The italicized sentence has been deleted; the duty not to mislead can be found in current rule 4.3, and applies more generally to any unrepresented person, not just an unrepresented constituent of an organizational client.

[5] Whenever an asterisk is affixed to a word or phrase in the Rules, it signals that the term is defined in the Terminology rule, rule 1.0.1.

[6] See ABA Model Rule 4.3, Cmt. [1].

[7] Although the court was interpreting former rule 2-100 [current CRPC 4.2], which addresses communications with represented parties, the court focused on whether the CEO was “representing a client” at the time of the communication and held he was not.
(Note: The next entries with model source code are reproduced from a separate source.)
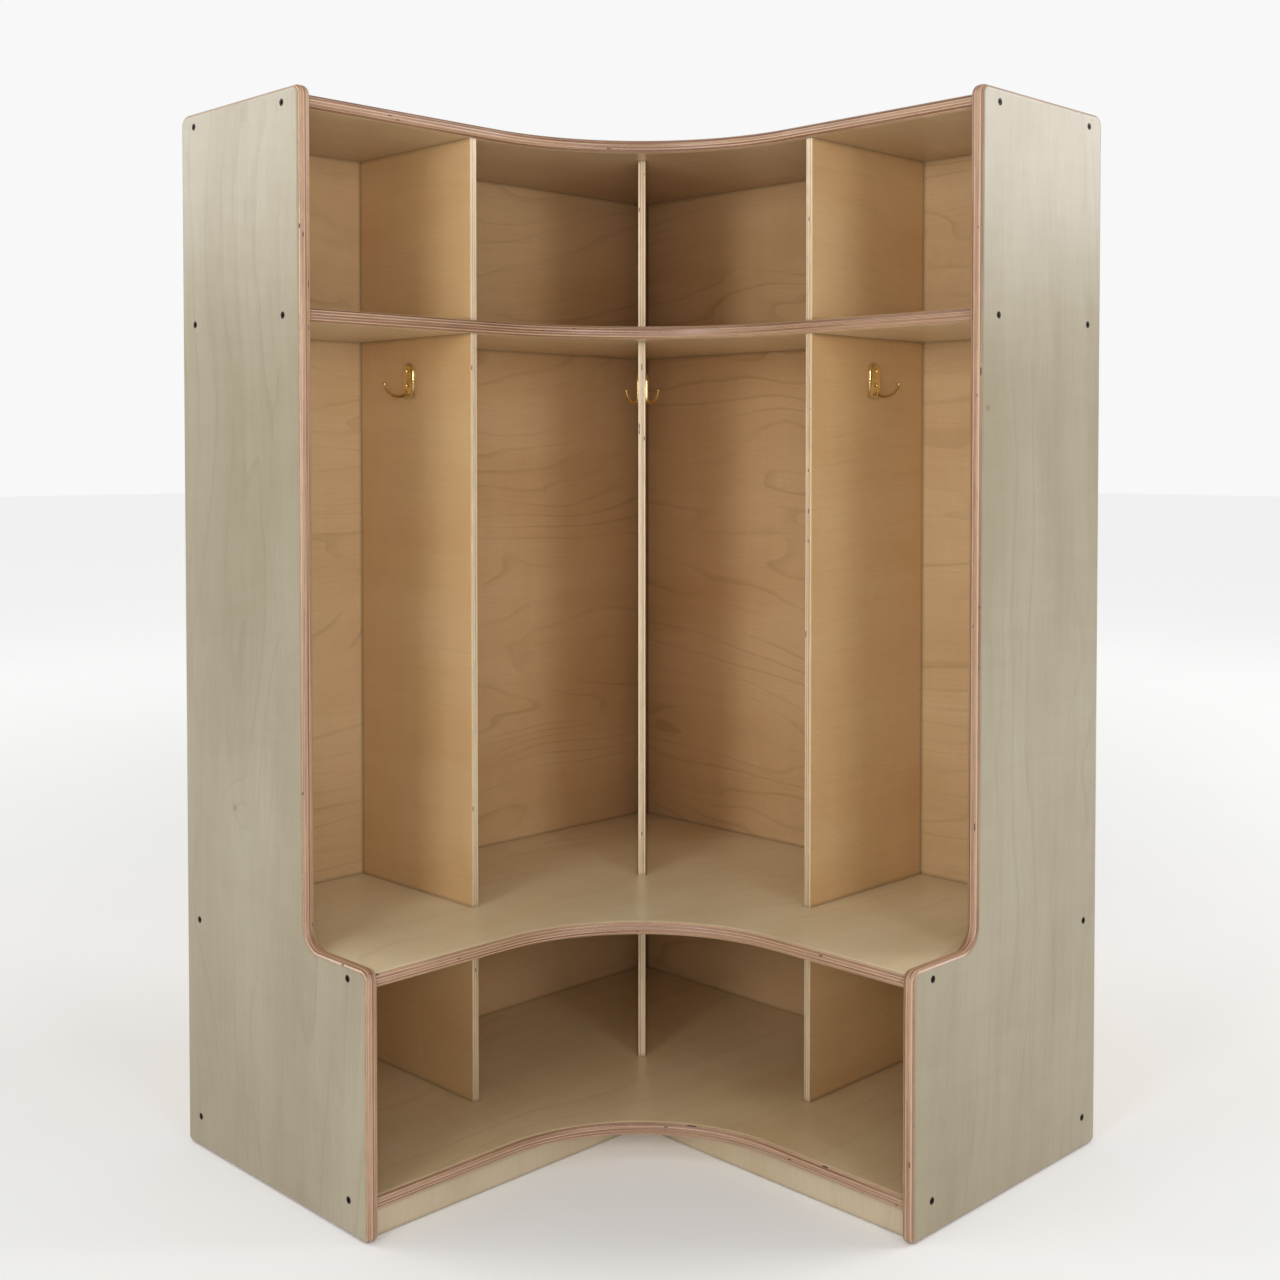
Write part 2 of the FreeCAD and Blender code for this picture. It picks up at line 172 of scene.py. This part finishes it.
# Ply edges, pale and dark
EDGES = (colour(208, 170, 137), colour(124, 80, 58))
DIVIDER_EDGES = (colour(244, 226, 194), colour(206, 168, 128))

# The knot on a side panel's outer face, as shares of the sides of the panel's box
KNOTS = {
    "side_panel_left": (0.304, 0.0, 0.343),
    "side_panel_right": (1.0, 0.354, 0.715),
}
NO_KNOT = Vector((0.0, 0.0, -9.0))

# Metal
METAL_BUMP = 0.12
METAL_RELIEF = 0.00008
MARK_PITCH = (900.0, 900.0, 9000.0)
MARK_HEIGHT = 0.4
MARK_ROUGHNESS = 0.08
CLOUD_ROUGHNESS = 0.10
TARNISH_SPAN = (0.42, 0.75)

# Floor, room and boxes of light, with their powers in watts
FLOOR_HALF = 30.0
FLOOR_DROP = 0.0005
FLOOR_COLOURS = (colour(246, 246, 245), colour(250, 250, 249))
FLOOR_MOTTLE_PITCH = (3.0, 3.0, 3.0)
FLOOR_ROUGHNESS = 0.85
FLOOR_GLOW_NEAR = 0.10
FLOOR_GLOW = 0.46
FLOOR_GLOW_FROM = 0.8
FLOOR_GLOW_TO = 5.0
WHITE = (1.0, 1.0, 1.0, 1.0)
ROOM_LIGHT = 0.44
ROOM_SEEN = 0.94
AIM_HEIGHT = 0.61
FRONT_BOX = 0.6
OVER_BOX = 0.7
REAR_BOX = 2.2

# Camera
CAMERA_PLACE = Vector((1.3590, -1.3452, 0.8209))
CAMERA_FORWARD = Vector((-0.70917, 0.70450, -0.02738))
CAMERA_LENS = 45.41
CAMERA_SENSOR = 36.0
CAMERA_SHIFT = (-0.0032, -0.1101)
CAMERA_FAR = 100.0


# Node trees ------------------------------------------------------------------

class Graph:
    """Short ways to add nodes to one node tree and link them."""

    def __init__(self, tree):
        self.tree = tree
        tree.nodes.clear()

    def feed(self, socket, value):
        if isinstance(value, bpy.types.NodeSocket):
            self.tree.links.new(value, socket)
        else:
            socket.default_value = value

    def node(self, kind, *values, **settings):
        """A node with its settings made and its inputs fed in order."""
        node = self.tree.nodes.new(kind)
        for name, value in settings.items():
            setattr(node, name, value)
        for socket, value in zip(node.inputs, values):
            self.feed(socket, value)
        return node

    def math(self, operation, *values):
        return self.node("ShaderNodeMath", *values, operation=operation).outputs[0]

    def centred(self, value):
        """A noise of 0 to 1, centred on nought."""
        return self.math("SUBTRACT", value, 0.5)

    def dot(self, a, b):
        return self.node("ShaderNodeVectorMath", a, b, operation="DOT_PRODUCT").outputs["Value"]

    def pack(self, x, y, z):
        return self.node("ShaderNodeCombineXYZ", x, y, z).outputs[0]

    def scaled(self, a, b, c, by):
        """A place in a texture, each coordinate scaled by its own number."""
        parts = [self.math("MULTIPLY", value, factor) for value, factor in zip((a, b, c), by)]
        return self.pack(*parts)

    def noise(self, place, detail=2.0, rough=0.5, warp=0.0):
        node = self.node("ShaderNodeTexNoise")
        self.feed(node.inputs["Vector"], place)
        self.feed(node.inputs["Scale"], 1.0)
        self.feed(node.inputs["Detail"], detail)
        self.feed(node.inputs["Roughness"], rough)
        self.feed(node.inputs["Distortion"], warp)
        return node.outputs["Fac"]

    def chance(self, key):
        """A random number for each key."""
        node = self.node("ShaderNodeTexWhiteNoise", noise_dimensions="1D")
        self.feed(node.inputs["W"], key)
        return node.outputs["Value"]

    def fade(self, value, start, end, low=0.0, high=1.0):
        """Eases from low to high as value goes from start to end."""
        node = self.node(
            "ShaderNodeMapRange", value, start, end, low, high, interpolation_type="SMOOTHSTEP"
        )
        return node.outputs[0]

    def blend(self, factor, a, b, mode="MIX"):
        node = self.node("ShaderNodeMix", data_type="RGBA", blend_type=mode)
        self.feed(node.inputs[0], factor)
        self.feed(node.inputs[6], a)
        self.feed(node.inputs[7], b)
        return node.outputs[2]

    def mix(self, factor, a, b):
        """The number between a and b at factor."""
        node = self.node("ShaderNodeMix", data_type="FLOAT")
        self.feed(node.inputs[0], factor)
        self.feed(node.inputs[2], a)
        self.feed(node.inputs[3], b)
        return node.outputs[0]

    def total(self, *values):
        result = values[0]
        for value in values[1:]:
            result = self.math("ADD", result, value)
        return result

    def product(self, *values):
        result = values[0]
        for value in values[1:]:
            result = self.math("MULTIPLY", result, value)
        return result

    def streaks(self, along, across, depth, ply, by):
        """Fibre streaks in one ply, which the ply's number moves along the grain."""
        first = self.total(self.math("MULTIPLY", along, by[0]), self.math("MULTIPLY", ply, STREAK_STEP))
        place = self.pack(first, self.math("MULTIPLY", across, by[1]), self.math("MULTIPLY", depth, by[2]))
        return self.noise(place, 3.0, 0.6)


# Plywood ---------------------------------------------------------------------

PLYWOOD_INPUTS = (
    ("Grain", "Vector"),
    ("Cross", "Vector"),
    ("Through", "Vector"),
    ("Middle", "Float"),
    ("Thickness", "Float"),
    ("Plies", "Float"),
    ("Seed", "Float"),
    ("Figure", "Float"),
    ("Knot", "Vector"),
    ("Pale", "Color"),
    ("Warm", "Color"),
    ("Ply Pale", "Color"),
    ("Ply Dark", "Color"),
)


def grain_place(g, place, given):
    """How far along and across the grain a place is. The grain wanders, so no figure runs dead straight."""
    seed = given["Seed"]
    wander = g.node("ShaderNodeTexNoise", noise_dimensions="4D")
    g.feed(wander.inputs["Vector"], place)
    g.feed(wander.inputs["W"], seed)
    g.feed(wander.inputs["Scale"], WANDER_PER_METRE)
    g.feed(wander.inputs["Detail"], 1.5)
    drift = g.node("ShaderNodeSeparateColor", wander.outputs["Color"]).outputs
    along = g.total(
        g.dot(place, given["Grain"]), g.product(seed, SEED_ALONG), g.product(drift[0], WANDER_ALONG)
    )
    across = g.total(
        g.dot(place, given["Cross"]), g.product(seed, SEED_ACROSS), g.product(drift[1], WANDER_ACROSS)
    )
    return along, across


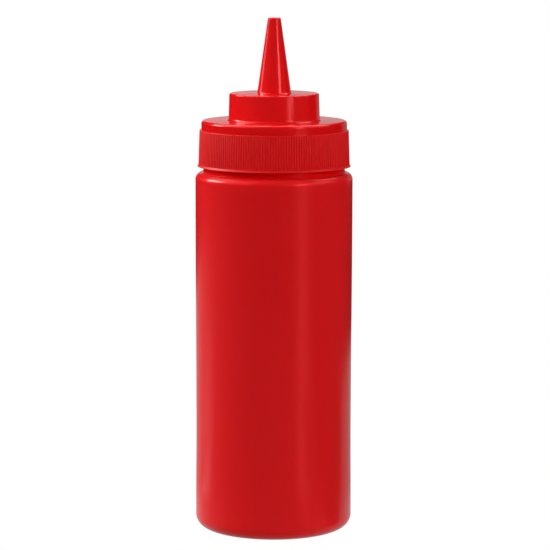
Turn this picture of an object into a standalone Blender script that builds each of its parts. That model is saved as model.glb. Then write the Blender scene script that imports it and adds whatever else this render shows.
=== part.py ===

[8] ABA Model Rule 4.3, cmt. [1], provides in relevant part: “In order to avoid a misunderstanding, a lawyer will typically need to identify the lawyer’s client and, where necessary, explain that the client has interests opposed to those of the unrepresented person.” It should be noted that the California Rules include substantially fewer comments than do the ABA Model Rules or most rules adopted in other jurisdictions. This is because the California Rules are intended primarily as disciplinary rules, not as a restatement of the law of lawyering intended to provide guidance as to best practices. See CRPC 1.0(a) (“The following rules are intended to regulate professional conduct of lawyers through discipline.”) Consequently, the California version of rule 4.3 does not include the above-quoted language from the Model Rule. That does not mean, however, that the ABA Model Rules cannot be consulted for guidance. See CRPC 1.0, Cmt. [4]. Here, the guidance provided is particularly apt.